You may already notice a certain rhetorical necessity when writing about Bullet Points. Any comprehensive analysis dictates to the reader that they must hold both x and y together. Thus the entire text is colored by a thin film of metaphor: not x only, not y only. Instead we experience the multiplicity of interpersonal relationships, histories, and traumas. These are all carried in a text that is art-making, cultural critique, and an attempt at healing all. This is a life.

Sutherland’s story lacks nothing for its multifacetedness. The complexities and dualities of the text are necessary not only for the reader’s understanding of the lyric, but for the speaker’s navigation of her own
trauma. Just as the book edges toward emotional catharsis it also pulls away, adds complication, another pain, another layer of relationship, history, interiority, and embodiedness. The reader’s understanding of
the text then mirrors the stages of navigation of grief, pain, and healing. Sometimes making headway, sometimes losing ground against the face of events so terrible it takes a book-length poem to name what they have done and what they continue to echo and do.

Third: the body must take the necessary shape.

Let me return to the monostich: one-line stanza.

Lyric: music, which is to say surprise, usually provoked by line breaks, but here is absent. It is as if the poet is saying to the poem: Like me, you must change and not change. You will end soon and you will go on.

Bullet Points seems to me formally as a fractal of ones, holding “manys.” One-line stanzas clasp their complications. It is a one-poem book both lyric and narrative, of deep interiority and an unyielding external landscape of violence. It asks “what must it have taken the writer to write this?” The poems speak to the poet, Like me, you are one body and you must hold these countless impossibilities. These monostiches are strange and contain a beat and rhythm that stretches out in some places and condenses in
others. The speaker merges with Sutherland’s poetics as she writes, “A stanza is a room. You can make it comfortable or you can make it live” (37.) Ultimately, this is not a book about comfort.

The book-length poem is the only form this poem could have taken. This is not only for its content but for it to exist as both art and testimony in the world. Sutherland’s poetic narrator speaks with a cutting honesty that given the events of the collection are terrifying in their quiet intimacies. Consider near the start of the poem, “There are things I need or want to tell you. I am trying. Please bear with me,” (5) and at the very end, “The reader will lose access to the context of my composition process. The text alone will offer clues to many things about me and the circumstances of the writing but will necessarily remain obscure” (59).

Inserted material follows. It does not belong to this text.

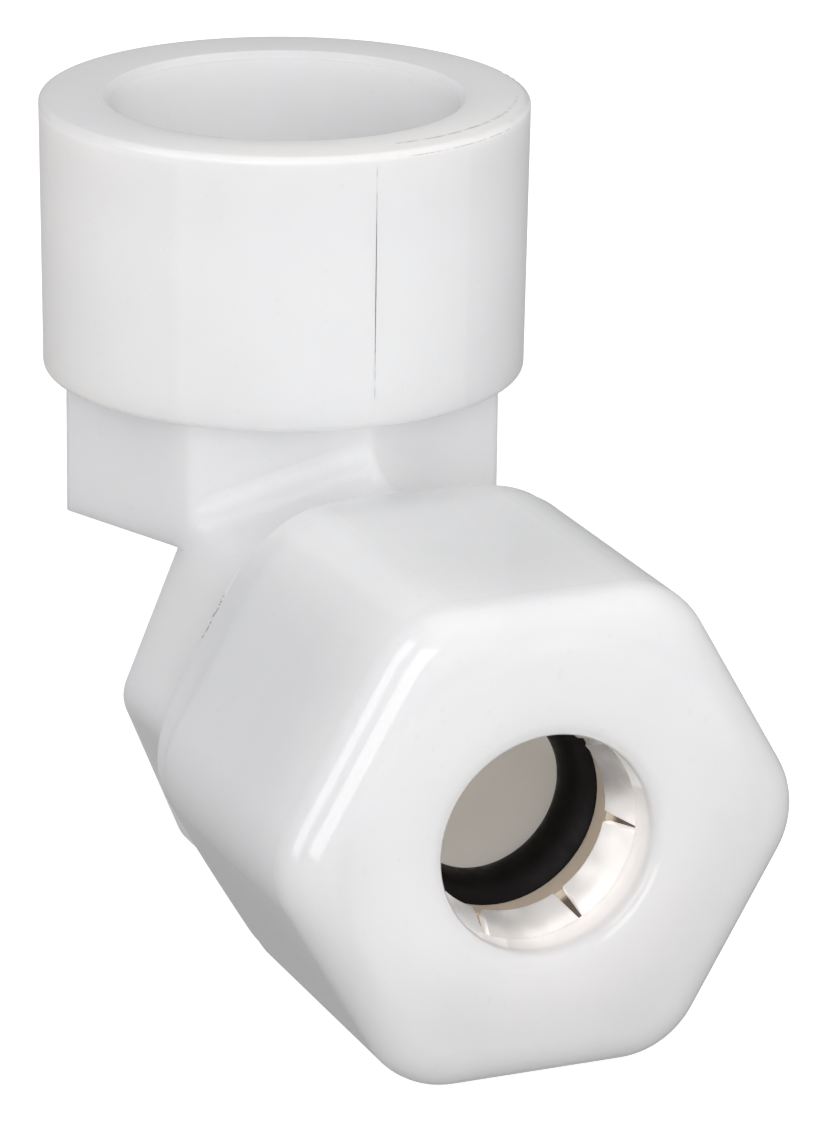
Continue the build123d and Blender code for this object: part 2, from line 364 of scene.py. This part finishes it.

If it seems that I have made the mistake of positioning writer for speaker — know it is because of what this book demands. In this collection the typical expectations of the dramatic become blurred, the reader is made aware that the events of the book are explicitly nonfiction, and the author through her speaker is honest about the immense emotional work it has taken to render the experiences on the page. “I am writing all of this in a marble notebook,” the speaker writes, “Later on I will read through it and note where I switched from pen to pencil, for example, or where my handwriting became particularly frenzied” (58.)

Last: avoid the lies of catharsis, and of time.

The events of the book unfold beyond the point in time in which the various violences of the narrative take place. The ending is not the ending of the narrative, nor that of healing; but the moment at which the
speaker can begin to write about the experiences documented. This is not a completed healing, but another step along the journey. It is clear that the speaker will continue to process these events for years, but that the telling has been a necessary step as the scars form and fade, but never disappear.

Living through the violences of a public shooting and domestic abuse makes time take on a languid and immutable effect. Near the end of the book the reader is let into the speaker’s healing process. This involves both writing out the experience as well as regaining the ability to swim. Water is a theme and recurring image throughout the book; the aquatic is associated with the highest lyrical moments. “I swallow swallow swallow all the eels until they are inside my salty naked eye sockets” (35.) The speaker is not and will never be at a place of complete healing, at a place where the violences of this book can be left to the past. But the pain can be divided into smaller psychologies, and these can begin to heal one minor piece at a time. Despite the scars — little things can be regained.

How do you hold many traumas together?

You hold them, knowing you will fail to hold them. There is no endpoint.

We heal the wound. We continue to heal it until we die.